There are a lot of really nice human beings making fucking terrible music in the Brisbane Music Scene at the moment. As a reviewer it is hard because you want to like these bands / artists purely on the merit of how great the humans in the bands are but you can’t because they make shite music that has no artistic value. Sure they may be the triple j darlings or the underground heroes but bad music is bad music and friends should never let other friends make bad music, but I’m always just a loose acquaintance so I guess I can shit on that carpet.

Tape / Off are not one of those bands, they are a great bunch of people who understand and respect music and in return make totally badass sounds as a result. So in short, my kind of band – people I like who make great music that resonates with me. The band has just released a new single which is called “Pedestal Fan” which from their soon to be released debut album and it is a total fucking bliss jam that communicates itself perfectly in less than two minutes.

All of those more fortunate publications will employ some writer to apply all kinds of genre tags to this song and or band; I’m not in the business of serving some kind of corporate agenda so I don’t have to tell you that this song is psychedelic, lo-fi and or the perfect execution of modern indie rock. Any thundercunt with seasoned ears and who respects music will pick that up instantly. The real enjoyment when listening to “Pedestal Fan” comes when you dig a bit deeper and hear the more subtle creative aesthetics at play.

First off I just want to congratulate Tape / Off for being original, sure are there influences that jump out at you but this song sounds fucking real and like four different minds working as one to make something that best represents what future punk should sound like. Thank fuck this is not retro, because I don’t think I could tolerate any more fucking Kevin Parkerism’s or Puddle of Mudd hell fuck yeah grunge tributes from local Brisbane or Straylian Rock Bands. I think the reason why Tape / Off will never subscribe to such a weak handshake mode of communication is because of the drums, fuck, the drums are what make this a firm dose of heavy metal understanding with a Slint Vs Fugazi Vs Sonic Youth heartbeat covered in all kinds of Malkmus jizz and jazz with a warm yet thick dollop of Sebadoh lo-fi sheen.

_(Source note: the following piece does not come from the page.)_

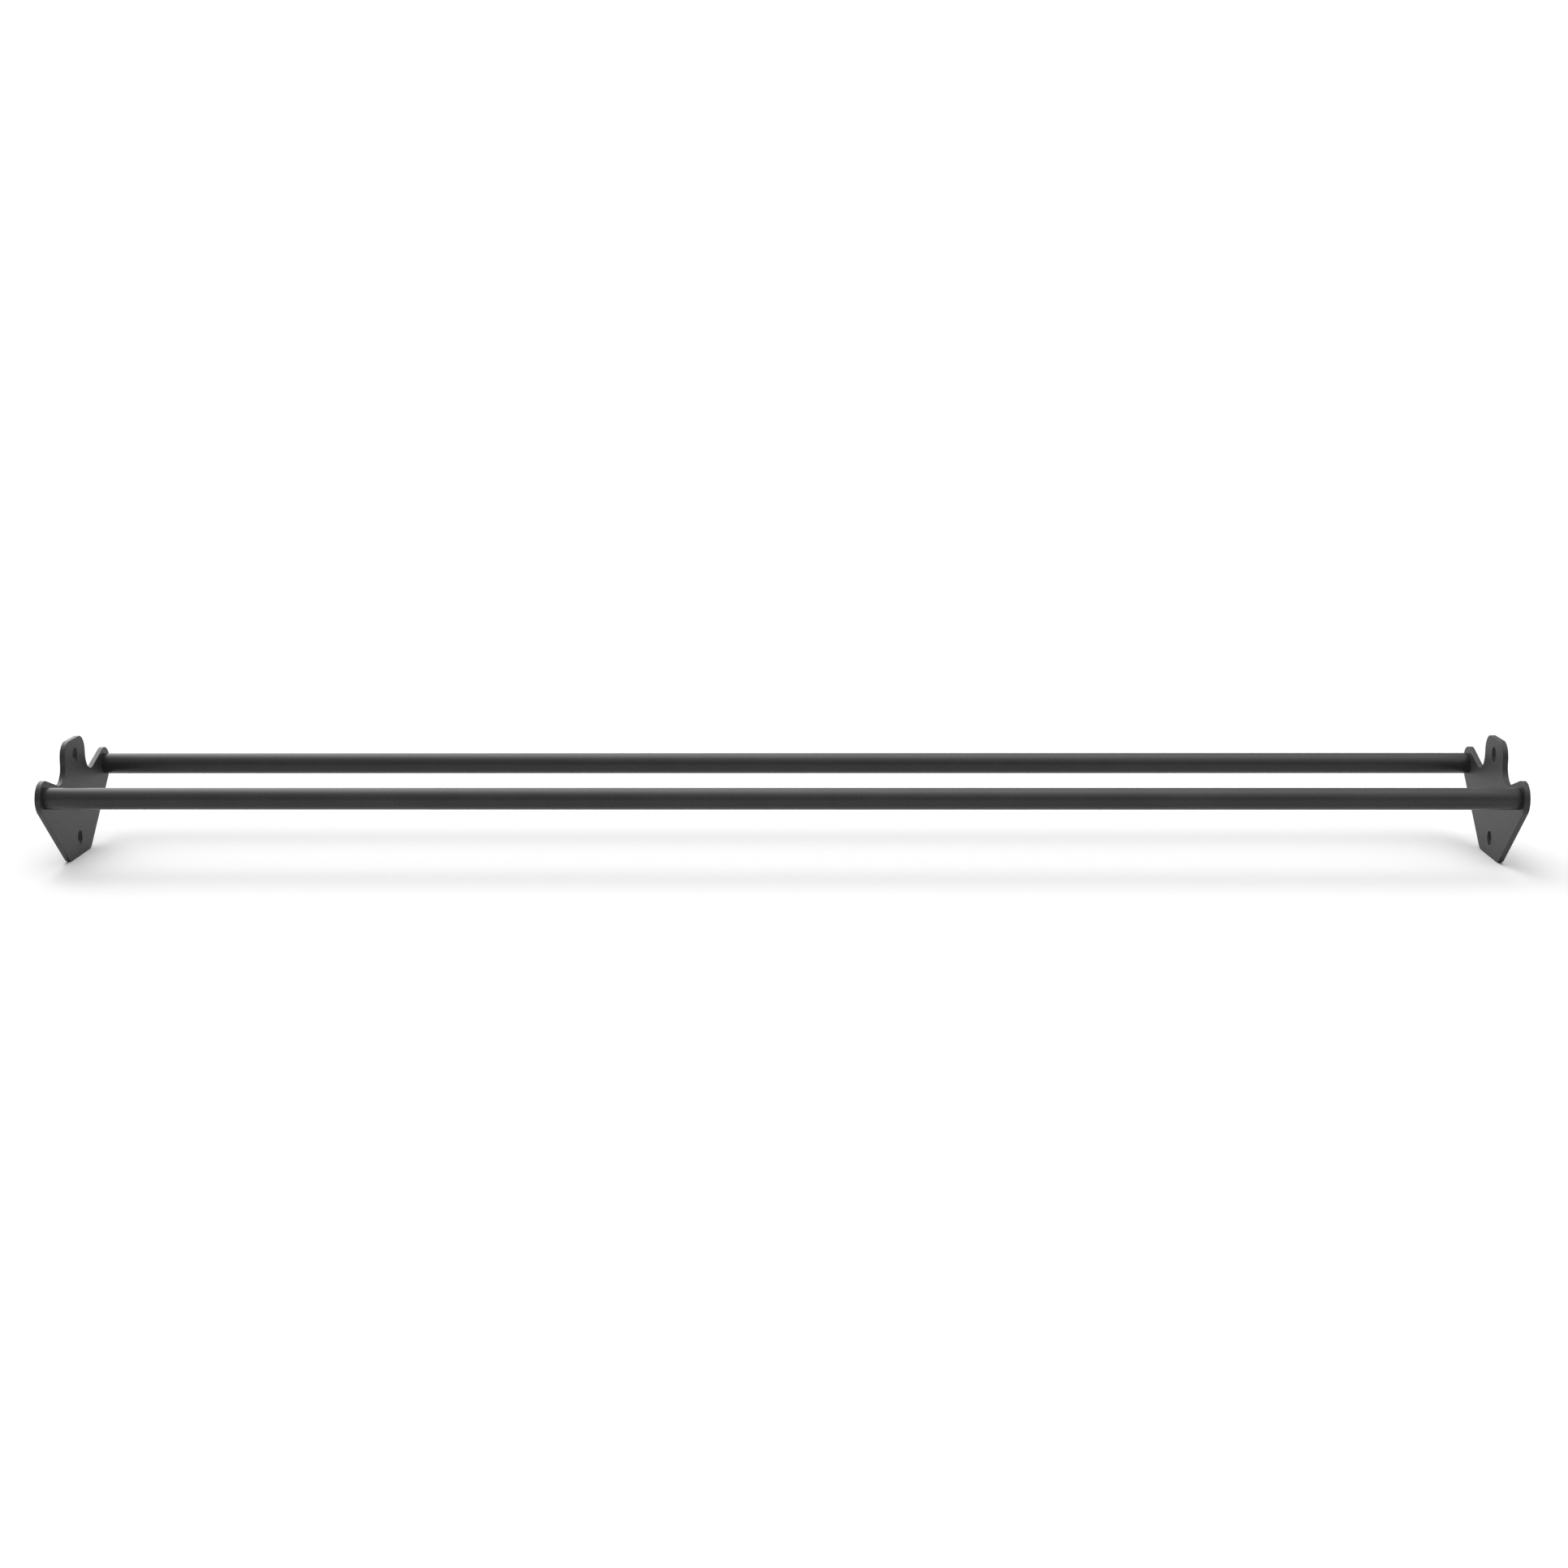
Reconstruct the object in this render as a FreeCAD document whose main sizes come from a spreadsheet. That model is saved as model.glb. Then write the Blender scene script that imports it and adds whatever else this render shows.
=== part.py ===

Yes, Tape / Off understand what is great and glorious about dusty and dirty indie rock but they play it with such a futuristic drive, much like Not From There did before them this band will be one of the many ways forward for the Brisbane underground music scene.

Look, I’ll make it simple for those of you who like their communication all modern and petite – “Pedestal Fan” by Tape / Off is a punk rock song wrapped up in psyche rock heartbeats smothered with the charm and delivery of Slayer’s “Reign In Blood” all the while being a total exercise in modern slackerism. It’s real and has the potential to be ignored and misunderstood or embraced and adored, I guess it really depends on whether you respect music or not. This song could also be beaming with all kinds of light due to Benjamin Thompson’s horn noises but you know, I reckon it is the full package and the power of it all can’t be denied.